**Stated task:**
Read the data and repeat it in full, exactly.

::: Data shown :::

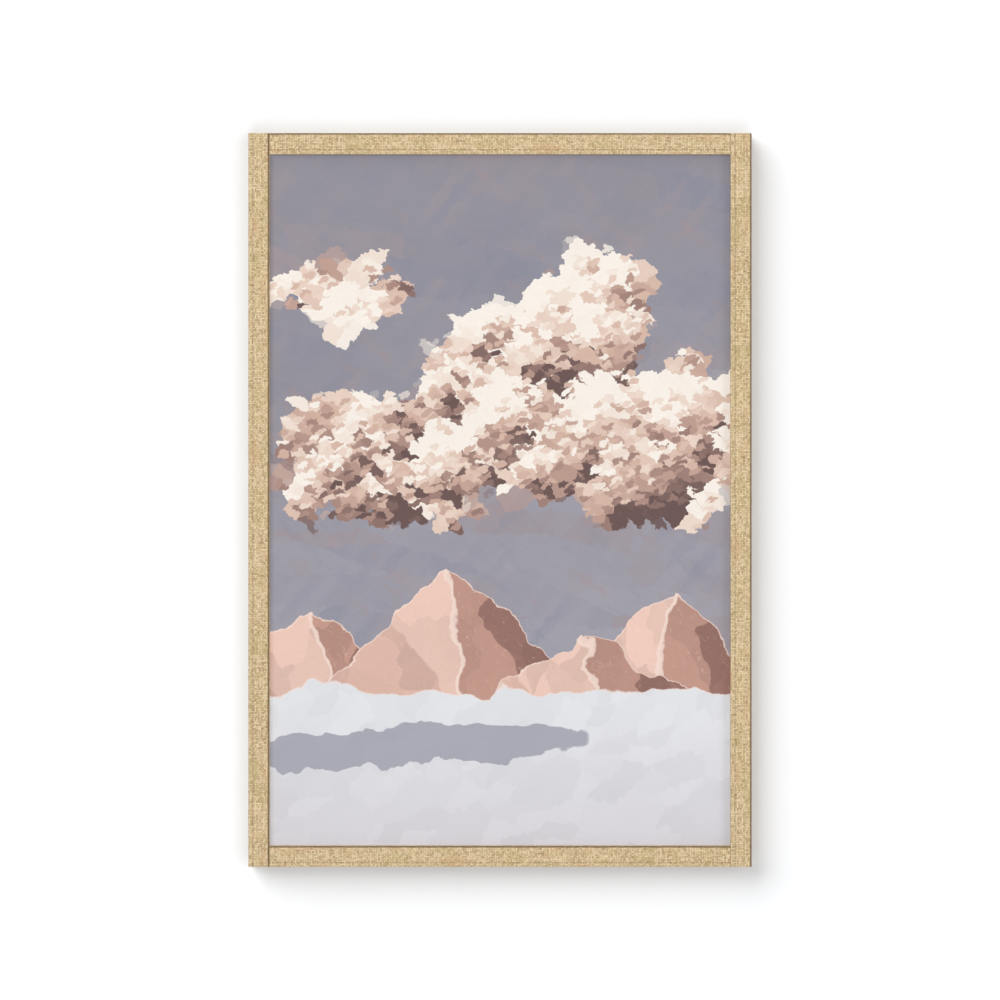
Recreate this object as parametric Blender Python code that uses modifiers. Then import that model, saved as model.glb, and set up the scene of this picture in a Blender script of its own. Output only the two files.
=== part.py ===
"""A framed canvas picture that hangs on a wall.

Four linen-wrapped mouldings make the frame, with butt joints held by dowels: the two side
mouldings run the full height. A printed canvas on a wooden stretcher sits in the frame's
rabbet and is held there by offset clips. A sawtooth hanger and two wall pads are on the back.

Metres, +Z up. The origin is where the hanger's middle notch bears on the wall nail, on the
wall's surface. The wall is the plane y = 0, and the picture faces -Y.
"""

from math import cos, radians, sin

import bmesh
import bpy
from mathutils import Matrix, Vector

MM = 0.001
GAP = 0.3 * MM
ROUND_SIDES = 16
DOME_STEPS = 3

# The picture that shows, and the frame round it
SIGHT_W = 609.6 * MM
SIGHT_H = 914.4 * MM
FACE = 28 * MM
DEPTH = 36 * MM
LIP = 7 * MM
LIP_T = 7 * MM
STEP_W = 2 * MM
STEP_D = 1 * MM
CLOTH = 0.6 * MM
CLOTH_EDGE_R = 0.6 * MM
BACK_TURN = 8 * MM
LIP_TURN = 5 * MM

# Dowels in the frame's joints
DOWEL_R = 4 * MM
DOWEL_IN_STILE = 15 * MM
DOWEL_IN_RAIL = 23 * MM
DOWEL_SPACING = 13 * MM

# The canvas and its stretcher
CANVAS_PLAY = 2 * MM
CANVAS_T = 0.5 * MM
CANVAS_EDGE_R = 1 * MM
CANVAS_TURN = 30 * MM
BAR_W = 38 * MM
BAR_T = 19 * MM
BAR_BEAD_W = 4 * MM
BAR_SLOPE = 3 * MM
BAR_EDGE_R = 0.6 * MM
TONGUE_T = 5 * MM
TONGUE_SHOULDER = 7 * MM
BRACE_T = 12 * MM
BRACE_TENON = 12 * MM
MITRE_PLAY = 0.22 * MM

# What holds the stretcher in the frame
CLIP_T = 1.2 * MM
CLIP_W = 15 * MM
CLIP_FOOT_END = 19.5 * MM
CLIP_BEND_OUT = 6 * MM
CLIP_BEND_IN = 3.5 * MM
CLIP_TOE_END = -10 * MM
CLIP_SCREW_AT = 13 * MM
CLIP_FROM_CORNER = 0.21
SCREW_R = 1.5 * MM
SCREW_L = 11 * MM
SCREW_TIP = 3 * MM
SCREW_HEAD_R = 3.2 * MM
SCREW_HEAD_T = 1.5 * MM
RECESS_L = 3.6 * MM
RECESS_W = 0.9 * MM
RECESS_T = 0.9 * MM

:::

**Reply to the exercise:**
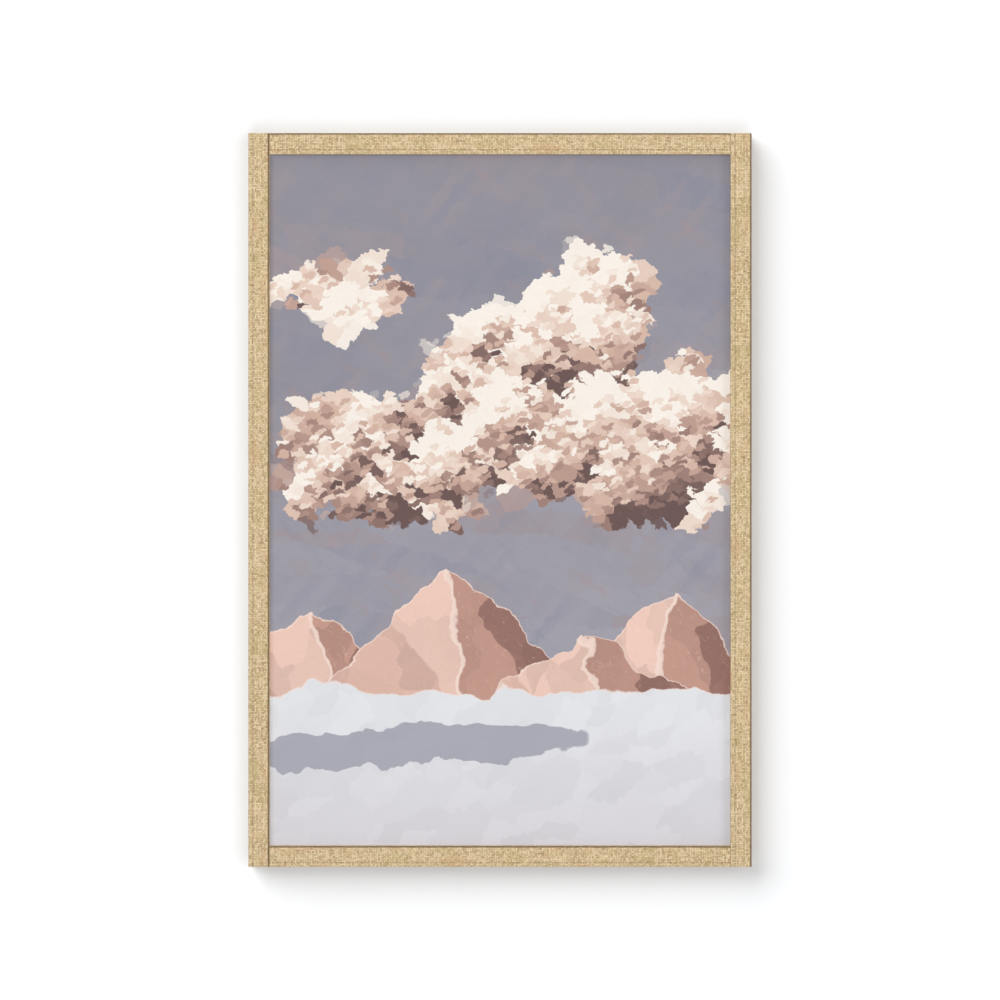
Recreate this object as parametric Blender Python code that uses modifiers. Then import that model, saved as model.glb, and set up the scene of this picture in a Blender script of its own. Output only the two files.
=== part.py ===
"""A framed canvas picture that hangs on a wall.

Four linen-wrapped mouldings make the frame, with butt joints held by dowels: the two side
mouldings run the full height. A printed canvas on a wooden stretcher sits in the frame's
rabbet and is held there by offset clips. A sawtooth hanger and two wall pads are on the back.

Metres, +Z up. The origin is where the hanger's middle notch bears on the wall nail, on the
wall's surface. The wall is the plane y = 0, and the picture faces -Y.
"""

from math import cos, radians, sin

import bmesh
import bpy
from mathutils import Matrix, Vector

MM = 0.001
GAP = 0.3 * MM
ROUND_SIDES = 16
DOME_STEPS = 3

# The picture that shows, and the frame round it
SIGHT_W = 609.6 * MM
SIGHT_H = 914.4 * MM
FACE = 28 * MM
DEPTH = 36 * MM
LIP = 7 * MM
LIP_T = 7 * MM
STEP_W = 2 * MM
STEP_D = 1 * MM
CLOTH = 0.6 * MM
CLOTH_EDGE_R = 0.6 * MM
BACK_TURN = 8 * MM
LIP_TURN = 5 * MM

# Dowels in the frame's joints
DOWEL_R = 4 * MM
DOWEL_IN_STILE = 15 * MM
DOWEL_IN_RAIL = 23 * MM
DOWEL_SPACING = 13 * MM

# The canvas and its stretcher
CANVAS_PLAY = 2 * MM
CANVAS_T = 0.5 * MM
CANVAS_EDGE_R = 1 * MM
CANVAS_TURN = 30 * MM
BAR_W = 38 * MM
BAR_T = 19 * MM
BAR_BEAD_W = 4 * MM
BAR_SLOPE = 3 * MM
BAR_EDGE_R = 0.6 * MM
TONGUE_T = 5 * MM
TONGUE_SHOULDER = 7 * MM
BRACE_T = 12 * MM
BRACE_TENON = 12 * MM
MITRE_PLAY = 0.22 * MM

# What holds the stretcher in the frame
CLIP_T = 1.2 * MM
CLIP_W = 15 * MM
CLIP_FOOT_END = 19.5 * MM
CLIP_BEND_OUT = 6 * MM
CLIP_BEND_IN = 3.5 * MM
CLIP_TOE_END = -10 * MM
CLIP_SCREW_AT = 13 * MM
CLIP_FROM_CORNER = 0.21
SCREW_R = 1.5 * MM
SCREW_L = 11 * MM
SCREW_TIP = 3 * MM
SCREW_HEAD_R = 3.2 * MM
SCREW_HEAD_T = 1.5 * MM
RECESS_L = 3.6 * MM
RECESS_W = 0.9 * MM
RECESS_T = 0.9 * MM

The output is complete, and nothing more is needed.